В 1901-1904 годах Жорес выпустил монументальный труд «Histoire socialiste de la Révolution frangaise» [«Социалистическая история Французской революции»], самая выстраданная глава которого посвящена Террору и его горестной «неизбежности», поскольку он был единственным средством обеспечить «единство Революции» [359]. Со своей стороны, Клемансо, который тоже пришел к пониманию Революции как «глыбы», от которой нельзя отколоть ни куска, а следовательно, должно принимать ее in toto [360], включая Террор, сделал в этой связи красивый жест на публику: присутствовал на вступительной лекции Олара [361] (12 марта 1886) во время торжественного открытия первой в Сорбонне кафедры истории Французской революции, за которую боролся Мильеран и которую занял Альфонс Олар.
В таком совпадении таилась двусмысленность. Для Клемансо Террор представлял собой оружие, в чрезвычайных обстоятельствах послужившее делу победы патриотов над захватчиками. В этом с ним мог согласиться и Шарль Морра, которого восхищала роль Комитета общественного спасения в действенном «сопротивлении чужестранцам»: «Общественное спасение: в этих словах заключается все, что ни есть смелого, честного, патриотического во Французской революции», — писал основатель Action frangaise [Французское действие] в «Le soleil» [«Солнце»] за 17 марта 1900 года.
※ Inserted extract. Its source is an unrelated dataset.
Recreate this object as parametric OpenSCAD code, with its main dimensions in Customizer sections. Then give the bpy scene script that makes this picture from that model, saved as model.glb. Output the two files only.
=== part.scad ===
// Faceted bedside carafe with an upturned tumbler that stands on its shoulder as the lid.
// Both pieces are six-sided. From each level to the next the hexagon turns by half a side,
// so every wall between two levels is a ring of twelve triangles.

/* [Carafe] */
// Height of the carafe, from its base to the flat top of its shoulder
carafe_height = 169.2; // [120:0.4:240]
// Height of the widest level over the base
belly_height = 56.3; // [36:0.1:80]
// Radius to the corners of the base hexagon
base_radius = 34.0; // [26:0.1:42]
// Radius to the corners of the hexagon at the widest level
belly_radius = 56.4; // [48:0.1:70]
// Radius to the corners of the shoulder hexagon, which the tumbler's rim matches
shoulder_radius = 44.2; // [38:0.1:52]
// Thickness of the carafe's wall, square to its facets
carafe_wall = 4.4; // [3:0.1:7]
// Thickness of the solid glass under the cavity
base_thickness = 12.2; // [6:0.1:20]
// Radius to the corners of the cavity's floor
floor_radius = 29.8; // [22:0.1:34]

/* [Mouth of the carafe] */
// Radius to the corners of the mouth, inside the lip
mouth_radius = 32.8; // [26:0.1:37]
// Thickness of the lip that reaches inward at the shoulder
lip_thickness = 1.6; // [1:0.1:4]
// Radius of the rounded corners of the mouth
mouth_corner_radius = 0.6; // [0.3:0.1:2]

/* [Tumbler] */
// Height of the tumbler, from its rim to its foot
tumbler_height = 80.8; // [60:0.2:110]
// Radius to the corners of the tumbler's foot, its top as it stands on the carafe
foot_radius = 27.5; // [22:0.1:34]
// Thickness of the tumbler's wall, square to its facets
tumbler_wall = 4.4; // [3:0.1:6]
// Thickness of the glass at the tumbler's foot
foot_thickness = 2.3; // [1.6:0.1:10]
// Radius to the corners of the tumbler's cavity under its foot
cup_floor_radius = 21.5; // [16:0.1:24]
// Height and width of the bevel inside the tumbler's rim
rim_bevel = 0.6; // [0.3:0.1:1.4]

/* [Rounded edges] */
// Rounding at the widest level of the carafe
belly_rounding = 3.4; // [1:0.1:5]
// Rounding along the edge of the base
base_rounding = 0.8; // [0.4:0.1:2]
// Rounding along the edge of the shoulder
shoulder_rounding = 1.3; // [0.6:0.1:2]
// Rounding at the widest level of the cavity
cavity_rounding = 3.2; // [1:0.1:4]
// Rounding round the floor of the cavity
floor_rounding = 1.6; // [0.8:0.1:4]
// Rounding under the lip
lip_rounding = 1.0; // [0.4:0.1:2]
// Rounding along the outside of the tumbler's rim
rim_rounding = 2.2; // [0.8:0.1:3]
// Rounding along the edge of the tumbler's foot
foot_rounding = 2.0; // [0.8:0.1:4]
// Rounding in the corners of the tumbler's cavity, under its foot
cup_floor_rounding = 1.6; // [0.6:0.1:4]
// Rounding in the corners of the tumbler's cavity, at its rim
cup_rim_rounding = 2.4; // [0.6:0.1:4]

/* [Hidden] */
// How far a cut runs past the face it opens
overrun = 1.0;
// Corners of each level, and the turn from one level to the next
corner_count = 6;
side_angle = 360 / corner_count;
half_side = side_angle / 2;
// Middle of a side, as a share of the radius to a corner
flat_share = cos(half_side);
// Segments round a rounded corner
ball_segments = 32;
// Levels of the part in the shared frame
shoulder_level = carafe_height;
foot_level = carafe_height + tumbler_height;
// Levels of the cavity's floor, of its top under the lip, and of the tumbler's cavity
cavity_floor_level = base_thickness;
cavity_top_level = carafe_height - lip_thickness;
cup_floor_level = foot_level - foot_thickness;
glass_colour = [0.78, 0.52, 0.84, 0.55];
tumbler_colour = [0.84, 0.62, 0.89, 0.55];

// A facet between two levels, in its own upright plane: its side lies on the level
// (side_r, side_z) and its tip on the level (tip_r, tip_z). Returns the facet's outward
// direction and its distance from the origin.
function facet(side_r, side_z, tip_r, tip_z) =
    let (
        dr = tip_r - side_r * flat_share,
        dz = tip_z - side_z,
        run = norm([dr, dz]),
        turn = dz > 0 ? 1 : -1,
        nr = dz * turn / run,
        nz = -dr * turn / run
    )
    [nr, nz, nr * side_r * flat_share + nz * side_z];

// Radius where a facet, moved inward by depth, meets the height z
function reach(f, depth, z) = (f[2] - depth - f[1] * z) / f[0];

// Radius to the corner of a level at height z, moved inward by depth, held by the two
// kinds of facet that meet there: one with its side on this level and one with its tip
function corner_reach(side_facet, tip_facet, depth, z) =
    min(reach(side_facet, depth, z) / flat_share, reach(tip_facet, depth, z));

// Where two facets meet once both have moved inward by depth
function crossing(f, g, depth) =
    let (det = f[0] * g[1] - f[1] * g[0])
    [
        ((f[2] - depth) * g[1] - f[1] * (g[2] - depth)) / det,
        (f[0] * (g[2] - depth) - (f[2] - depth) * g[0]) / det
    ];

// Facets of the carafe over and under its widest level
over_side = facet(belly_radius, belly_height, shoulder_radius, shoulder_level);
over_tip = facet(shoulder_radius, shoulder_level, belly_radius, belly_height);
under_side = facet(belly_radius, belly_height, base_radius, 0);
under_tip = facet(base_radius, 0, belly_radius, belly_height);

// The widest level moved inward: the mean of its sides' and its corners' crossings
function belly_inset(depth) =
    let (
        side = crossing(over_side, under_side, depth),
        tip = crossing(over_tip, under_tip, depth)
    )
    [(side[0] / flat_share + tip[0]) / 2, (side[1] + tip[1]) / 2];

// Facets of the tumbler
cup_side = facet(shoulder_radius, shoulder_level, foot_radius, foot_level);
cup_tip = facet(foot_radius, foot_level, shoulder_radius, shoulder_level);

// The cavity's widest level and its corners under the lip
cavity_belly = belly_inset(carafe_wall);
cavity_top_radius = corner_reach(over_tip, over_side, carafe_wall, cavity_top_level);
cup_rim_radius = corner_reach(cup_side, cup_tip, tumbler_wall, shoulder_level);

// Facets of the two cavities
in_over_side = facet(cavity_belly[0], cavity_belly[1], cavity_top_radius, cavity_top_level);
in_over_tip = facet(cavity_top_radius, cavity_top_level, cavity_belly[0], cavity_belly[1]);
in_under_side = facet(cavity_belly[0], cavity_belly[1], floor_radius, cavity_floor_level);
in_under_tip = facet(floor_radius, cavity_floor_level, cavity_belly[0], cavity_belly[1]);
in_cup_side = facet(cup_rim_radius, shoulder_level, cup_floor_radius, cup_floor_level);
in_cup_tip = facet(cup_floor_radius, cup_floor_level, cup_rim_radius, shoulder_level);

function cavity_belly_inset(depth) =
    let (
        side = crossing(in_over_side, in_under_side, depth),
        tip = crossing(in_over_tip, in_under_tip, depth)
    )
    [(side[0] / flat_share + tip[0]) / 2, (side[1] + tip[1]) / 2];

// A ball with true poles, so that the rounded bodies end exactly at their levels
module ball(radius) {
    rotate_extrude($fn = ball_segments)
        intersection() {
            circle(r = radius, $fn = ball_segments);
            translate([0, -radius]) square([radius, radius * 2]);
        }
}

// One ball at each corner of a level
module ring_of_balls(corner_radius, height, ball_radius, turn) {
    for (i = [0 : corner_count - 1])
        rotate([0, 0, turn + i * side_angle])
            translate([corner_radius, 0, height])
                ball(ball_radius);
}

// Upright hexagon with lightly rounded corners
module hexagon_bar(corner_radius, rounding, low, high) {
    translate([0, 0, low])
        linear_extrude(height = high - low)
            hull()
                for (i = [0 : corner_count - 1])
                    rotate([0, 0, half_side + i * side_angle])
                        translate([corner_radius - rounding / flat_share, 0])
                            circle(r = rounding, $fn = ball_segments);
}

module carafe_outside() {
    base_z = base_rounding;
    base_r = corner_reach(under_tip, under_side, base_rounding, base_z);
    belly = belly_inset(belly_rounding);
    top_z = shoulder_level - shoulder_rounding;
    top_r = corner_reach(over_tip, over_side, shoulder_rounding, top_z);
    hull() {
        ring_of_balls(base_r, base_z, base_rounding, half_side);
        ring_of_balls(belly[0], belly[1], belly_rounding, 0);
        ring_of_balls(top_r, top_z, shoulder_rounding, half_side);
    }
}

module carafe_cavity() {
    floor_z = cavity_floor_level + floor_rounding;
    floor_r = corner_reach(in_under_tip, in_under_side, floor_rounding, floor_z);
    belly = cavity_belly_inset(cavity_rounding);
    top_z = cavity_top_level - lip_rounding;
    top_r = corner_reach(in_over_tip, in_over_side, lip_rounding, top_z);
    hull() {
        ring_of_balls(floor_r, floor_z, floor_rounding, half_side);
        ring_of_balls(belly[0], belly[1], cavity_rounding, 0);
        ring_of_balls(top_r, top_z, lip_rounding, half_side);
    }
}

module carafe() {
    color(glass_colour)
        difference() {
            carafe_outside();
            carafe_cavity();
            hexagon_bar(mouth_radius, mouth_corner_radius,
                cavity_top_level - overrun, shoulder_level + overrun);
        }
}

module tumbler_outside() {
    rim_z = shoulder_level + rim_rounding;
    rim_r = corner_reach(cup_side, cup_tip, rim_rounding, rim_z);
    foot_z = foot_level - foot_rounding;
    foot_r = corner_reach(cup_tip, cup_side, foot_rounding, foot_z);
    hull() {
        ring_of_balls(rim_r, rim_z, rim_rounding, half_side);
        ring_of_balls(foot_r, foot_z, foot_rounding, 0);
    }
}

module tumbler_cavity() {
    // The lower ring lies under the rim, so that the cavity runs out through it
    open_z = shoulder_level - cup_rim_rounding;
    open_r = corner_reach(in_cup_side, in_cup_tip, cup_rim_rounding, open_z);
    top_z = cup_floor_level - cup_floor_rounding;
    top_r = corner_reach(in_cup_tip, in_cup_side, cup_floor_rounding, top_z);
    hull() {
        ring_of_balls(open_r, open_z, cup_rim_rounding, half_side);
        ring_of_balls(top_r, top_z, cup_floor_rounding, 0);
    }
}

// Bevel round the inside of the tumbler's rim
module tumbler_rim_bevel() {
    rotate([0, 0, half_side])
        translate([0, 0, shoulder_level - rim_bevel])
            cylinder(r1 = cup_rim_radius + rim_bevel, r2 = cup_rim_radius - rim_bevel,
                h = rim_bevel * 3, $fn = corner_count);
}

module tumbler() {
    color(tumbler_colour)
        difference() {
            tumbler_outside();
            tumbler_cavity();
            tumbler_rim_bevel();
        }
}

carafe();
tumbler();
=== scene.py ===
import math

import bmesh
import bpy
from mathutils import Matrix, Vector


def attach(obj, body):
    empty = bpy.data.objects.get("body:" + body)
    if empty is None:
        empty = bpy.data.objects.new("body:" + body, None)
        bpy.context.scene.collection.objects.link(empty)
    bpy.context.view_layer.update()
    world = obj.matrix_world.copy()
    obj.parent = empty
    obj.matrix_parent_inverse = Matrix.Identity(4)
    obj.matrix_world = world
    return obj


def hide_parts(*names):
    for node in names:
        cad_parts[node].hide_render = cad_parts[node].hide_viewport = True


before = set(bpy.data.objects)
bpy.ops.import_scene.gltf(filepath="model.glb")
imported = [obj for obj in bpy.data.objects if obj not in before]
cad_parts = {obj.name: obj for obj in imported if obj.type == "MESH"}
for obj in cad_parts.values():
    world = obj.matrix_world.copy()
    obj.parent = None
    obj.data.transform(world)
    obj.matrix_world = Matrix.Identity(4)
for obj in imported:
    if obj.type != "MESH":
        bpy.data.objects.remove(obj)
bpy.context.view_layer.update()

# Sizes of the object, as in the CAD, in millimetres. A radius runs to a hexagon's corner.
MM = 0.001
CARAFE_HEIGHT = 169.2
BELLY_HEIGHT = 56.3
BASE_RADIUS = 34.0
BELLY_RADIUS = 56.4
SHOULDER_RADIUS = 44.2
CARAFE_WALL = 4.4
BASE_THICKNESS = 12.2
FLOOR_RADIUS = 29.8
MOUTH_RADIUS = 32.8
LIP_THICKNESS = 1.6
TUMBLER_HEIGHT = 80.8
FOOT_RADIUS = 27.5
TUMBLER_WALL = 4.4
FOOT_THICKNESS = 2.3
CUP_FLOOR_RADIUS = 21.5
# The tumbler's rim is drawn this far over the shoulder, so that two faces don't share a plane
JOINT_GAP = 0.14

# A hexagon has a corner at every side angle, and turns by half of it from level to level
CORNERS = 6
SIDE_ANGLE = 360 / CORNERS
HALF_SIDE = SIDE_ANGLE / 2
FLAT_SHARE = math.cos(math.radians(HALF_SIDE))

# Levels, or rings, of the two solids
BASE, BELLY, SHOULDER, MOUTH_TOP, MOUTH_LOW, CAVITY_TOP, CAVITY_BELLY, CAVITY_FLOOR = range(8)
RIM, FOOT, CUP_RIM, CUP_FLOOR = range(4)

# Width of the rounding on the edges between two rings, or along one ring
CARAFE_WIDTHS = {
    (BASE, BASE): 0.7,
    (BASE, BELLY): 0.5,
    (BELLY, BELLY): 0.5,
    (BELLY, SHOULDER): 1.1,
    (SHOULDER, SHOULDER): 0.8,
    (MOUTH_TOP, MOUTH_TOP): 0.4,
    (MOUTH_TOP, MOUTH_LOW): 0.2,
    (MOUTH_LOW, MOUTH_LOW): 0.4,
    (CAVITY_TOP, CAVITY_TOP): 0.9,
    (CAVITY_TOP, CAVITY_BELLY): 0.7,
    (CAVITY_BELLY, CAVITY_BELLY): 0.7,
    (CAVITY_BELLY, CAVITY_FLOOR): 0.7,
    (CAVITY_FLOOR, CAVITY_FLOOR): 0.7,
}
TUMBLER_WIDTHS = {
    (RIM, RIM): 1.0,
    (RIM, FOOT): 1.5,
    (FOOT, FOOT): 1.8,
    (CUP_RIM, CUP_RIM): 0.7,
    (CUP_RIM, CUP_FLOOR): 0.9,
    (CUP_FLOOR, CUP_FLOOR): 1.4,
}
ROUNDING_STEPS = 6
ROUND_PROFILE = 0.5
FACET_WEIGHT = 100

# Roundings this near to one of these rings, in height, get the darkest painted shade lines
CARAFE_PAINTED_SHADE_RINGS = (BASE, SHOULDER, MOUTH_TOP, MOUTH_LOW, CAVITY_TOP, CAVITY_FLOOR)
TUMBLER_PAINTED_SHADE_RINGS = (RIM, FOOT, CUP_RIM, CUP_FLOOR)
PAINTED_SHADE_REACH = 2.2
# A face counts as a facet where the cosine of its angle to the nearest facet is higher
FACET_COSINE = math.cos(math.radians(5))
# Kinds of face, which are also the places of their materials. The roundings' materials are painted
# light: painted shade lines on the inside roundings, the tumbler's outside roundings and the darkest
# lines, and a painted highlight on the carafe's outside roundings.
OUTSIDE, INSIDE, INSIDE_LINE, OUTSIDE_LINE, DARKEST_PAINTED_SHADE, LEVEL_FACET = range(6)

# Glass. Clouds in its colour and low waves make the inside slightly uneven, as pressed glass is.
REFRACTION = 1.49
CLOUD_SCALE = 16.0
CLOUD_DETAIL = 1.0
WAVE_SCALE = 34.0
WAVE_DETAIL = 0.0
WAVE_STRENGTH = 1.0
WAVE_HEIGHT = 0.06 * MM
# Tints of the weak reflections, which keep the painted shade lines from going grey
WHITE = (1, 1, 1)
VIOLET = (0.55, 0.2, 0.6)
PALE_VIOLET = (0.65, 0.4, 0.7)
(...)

Через год Леон де Монтескье [362] опубликовал «Le Salut Public» [«Общественное благо»]. Для Жореса Террор также — а может, и главным образом — был жестоким, но кратчайшим путем свершения необходимого правосудия. В самом деле, вовсе не Дантона — организатора восстания в армии так ненавидела «другая Франция», которая, не так уж и неожиданно, проявила себя в Виши, но Дантона — радикала, аболициониста, утвердившего декрет от 16 плювиаля; а более всего — Робеспьера, в котором видели, по праву или нет, зачинщика классовой борьбы внутри одной нации. Жорес опубликовал одну его неизданную заметку, возможно, относящуюся к сентябрю 1793 года: «Когда интересы богачей сольются с интересами народа? Никогда».